Truth be told, the market is saturated with MSPs. From global hardware manufacturers to local print copy suppliers all claiming to also provide technology services, the concept of MSPs has practically become dark matter – a hypothetical form of energy professing to drive business value. The built-in automation of service delivery tools and the wizardry of cloud services have obscured the complexities of IT Service Management (ITSM). What used to take trained application and system engineers to design, implement and manage, can now be completed with a few clicks by the office manager.
Don’t get us wrong – these are all great things. Bringing aspects of IT functions to a level of automation is part of the maturation of an evolving IT service industry, and one that can benefit businesses. But this also implies a boilerplate approach to IT solutions. This one-size-fits all approach ends up revealing that most businesses still desire a calculated tailored personal approach to ITSM.

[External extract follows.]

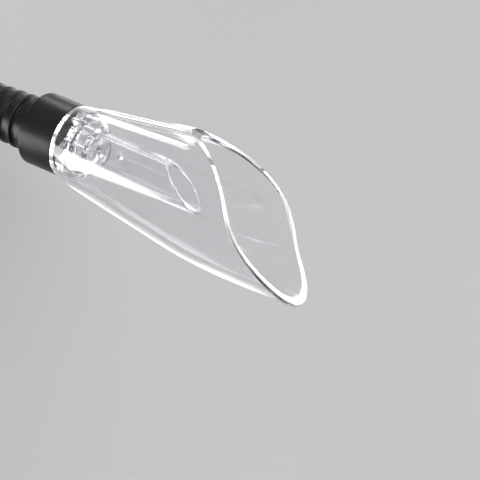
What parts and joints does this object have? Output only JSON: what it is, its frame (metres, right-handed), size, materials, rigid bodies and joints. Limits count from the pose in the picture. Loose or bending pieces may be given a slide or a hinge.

enPower’s IT Management framework is multi-dimensional, taking technology services to the next level. This framework is the customized implementation of systematic processes coupled with IT service delivery tools, defined by governance policies, monitored, measured and re-tooled to ensure reliability and quality of IT systems and technical support. Essentially, the value of our framework is determined by function plus quality. The function defines the type of services being offered, while quality is determined by our ability to execute around the business directives of each client.
Understanding and defining ITSM services can be elusive. We have discovered four principles that guide us through the confusion that we like to refer to as The Basics.
IT Management: The Basics
There are a lot of bad actors in today’s world who are profiling and performing nefarious activities directed at individuals and businesses. Unfortunately, most businesses are operating below the “security poverty line”. Maybe it is the lack of resources, maybe it is not having enough time or maybe it is simply not knowing where to start.

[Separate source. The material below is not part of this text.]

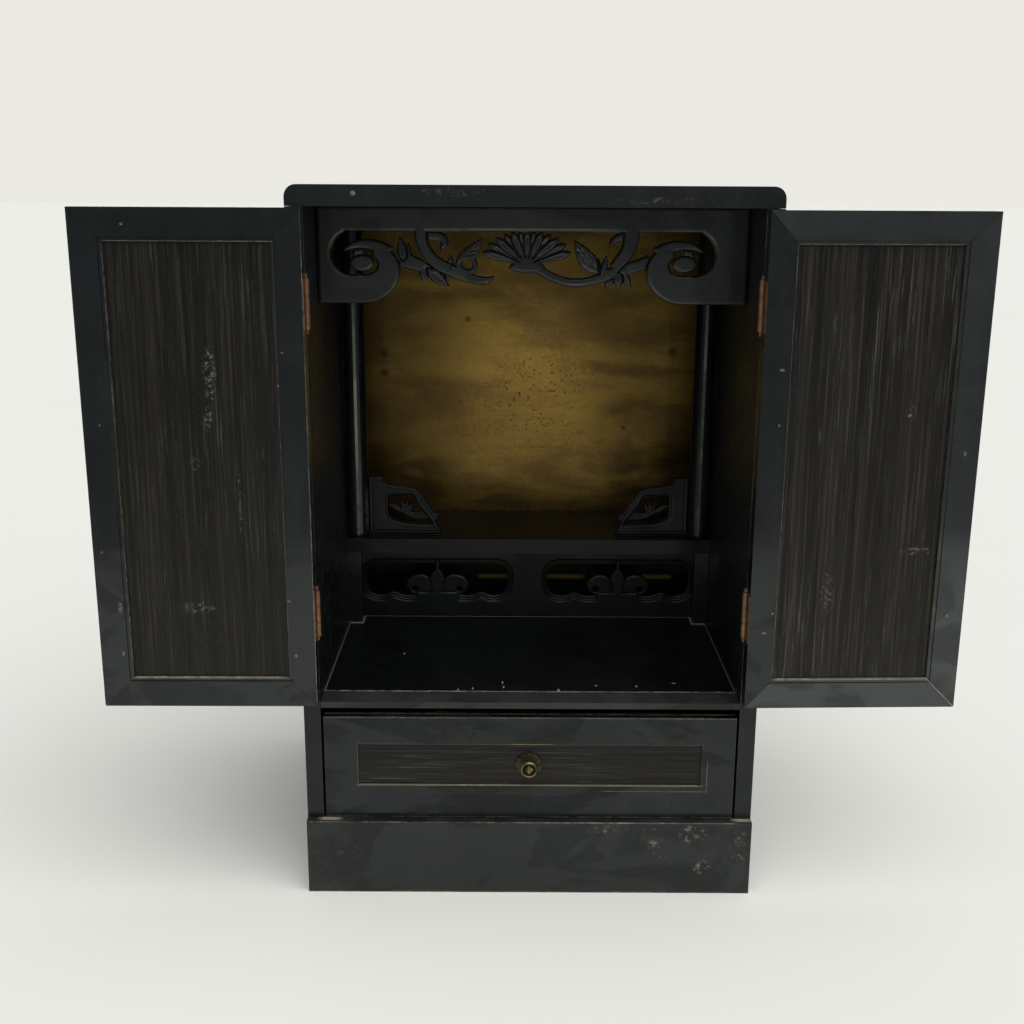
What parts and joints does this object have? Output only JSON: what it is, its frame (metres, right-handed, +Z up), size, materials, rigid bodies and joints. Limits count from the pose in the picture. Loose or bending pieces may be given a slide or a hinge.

The first principle in The Basics is to Prevent and Defend. After performing a simple threat analysis, Prevent and Defend includes the implementation, configuration and, in some cases, the redesign of key elements to protect against bad activities. Endpoint protection, Internet filtering, intrusion prevention, network segmentation and security awareness training are all examples of these key elements.
Padre always said having the right tools is the key to every successful job. However, rummaging through the tools hanging around the shop makes us think this is only part of the equation. The right tools must also be properly configured, implemented and in the right hands to produce a masterpiece. For businesses, this can increase IT systems reliability, consistency and employee productivity.

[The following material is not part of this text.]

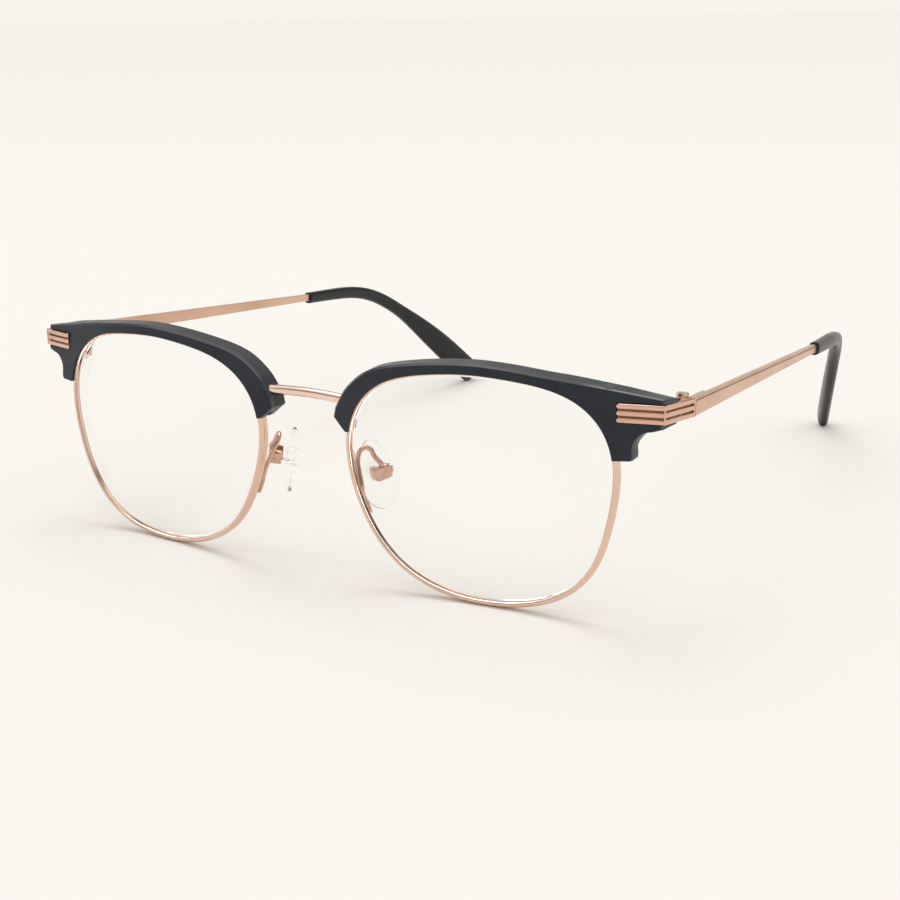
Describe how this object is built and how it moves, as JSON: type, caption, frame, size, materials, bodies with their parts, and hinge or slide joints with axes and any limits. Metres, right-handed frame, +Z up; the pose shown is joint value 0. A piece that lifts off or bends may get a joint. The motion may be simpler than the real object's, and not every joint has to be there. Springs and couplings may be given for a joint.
{
  "type": "browline glasses",
  "caption": "Browline glasses with dark acetate brows over rose metal eyewires, ribbed end pieces, flat metal temples with slim dark tips and clear nose pads.",
  "frame": {"origin": "Middle of the footprint, on the floor that the eyewires and the temple tips stand on.", "axes": "+X towards the wearer's left temple, -Y the way the lenses face, with the temples running back along +Y, and +Z up."},
  "size_m": [0.1374, 0.1492, 0.0434],
  "materials": {
    "rose_metal": "satin rose gold plating on nickel silver",
    "screw_steel": "rose plated steel screws",
    "brow_acetate": "satin blue-black acetate",
    "tip_plastic": "dark grey gloss acetate",
    "lens_clear": "clear coated demo lens",
    "pad_silicone": "clear silicone"
  },
  "bodies": {
    "front": {"rim_left": "rose_metal", "rim_right": "rose_metal", "lens_left": "lens_clear", "lens_right": "lens_clear", "bridge": "rose_metal", "brow_left": "brow_acetate", "brow_right": "brow_acetate", "rim_lock_left": "rose_metal", "rim_lock_right": "rose_metal", "rim_screw_left": "screw_steel", "rim_screw_right": "screw_steel", "brow_tab_left": "rose_metal", "brow_tab_right": "rose_metal", "brow_screws": "screw_steel", "end_piece_left": "rose_metal", "end_piece_right": "rose_metal", "hinge_front_left": "rose_metal", "hinge_front_right": "rose_metal", "hinge_screw_left": "screw_steel", "hinge_screw_right": "screw_steel", "pad_arm_left": "rose_metal", "pad_arm_right": "rose_metal", "pad_box_left": "rose_metal", "pad_box_right": "rose_metal", "pad_screw_left": "screw_steel", "pad_screw_right": "screw_steel"},
    "temple_left": {"temple_left": "rose_metal", "hinge_temple_left": "rose_metal", "temple_tip_left": "tip_plastic"},
    "temple_right": {"temple_right": "rose_metal", "hinge_temple_right": "rose_metal", "temple_tip_right": "tip_plastic"},
    "nose_pad_left": {"nose_pad_left": "pad_silicone", "pad_insert_left": "pad_silicone"},
    "nose_pad_right": {"nose_pad_right": "pad_silicone", "pad_insert_right": "pad_silicone"}
  },
  "joints": [
    {"name": "temple_left_fold", "type": "hinge", "parent": "front", "child": "temple_left", "pos_m": [0.06625, -0.05799, 0.03647], "axis": [-0.0034, 0.0697, 0.9976], "range_deg": [0, 84]},
    {"name": "temple_right_fold", "type": "hinge", "parent": "front", "child": "temple_right", "pos_m": [-0.06625, -0.05799, 0.03647], "axis": [-0.0034, -0.0697, -0.9976], "range_deg": [0, 72]},
    {"name": "nose_pad_left_rock", "type": "hinge", "parent": "front", "child": "nose_pad_left", "pos_m": [0.01179, -0.06584, 0.01948], "axis": [0.4653, 0.8618, 0.2022], "range_deg": [-8, 8]},
    {"name": "nose_pad_right_rock", "type": "hinge", "parent": "front", "child": "nose_pad_right", "pos_m": [-0.01179, -0.06584, 0.01948], "axis": [0.4653, -0.8618, -0.2022], "range_deg": [-8, 8]}
  ]
}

After performing a preliminary hardware, software and resource discovery, Equip and Implement includes building obsolescence plans, systems and application optimizations, configuration enhancements and end user training.
What’s the plan, Stan? It is hard to believe any of us would build a house without a blueprint, a budget and a skilled workforce. Performing and managing IT Operations without a plan and desired outcomes is just as silly.
The third principle in The Basics is to Operate and Maintain. Based off the enduring guidelines of ITIL (IT Infrastructure Library), Operate and Maintain is the combined focus of defining and adhering to technical support processes and procedures, while performing application and system patching and routine maintenance.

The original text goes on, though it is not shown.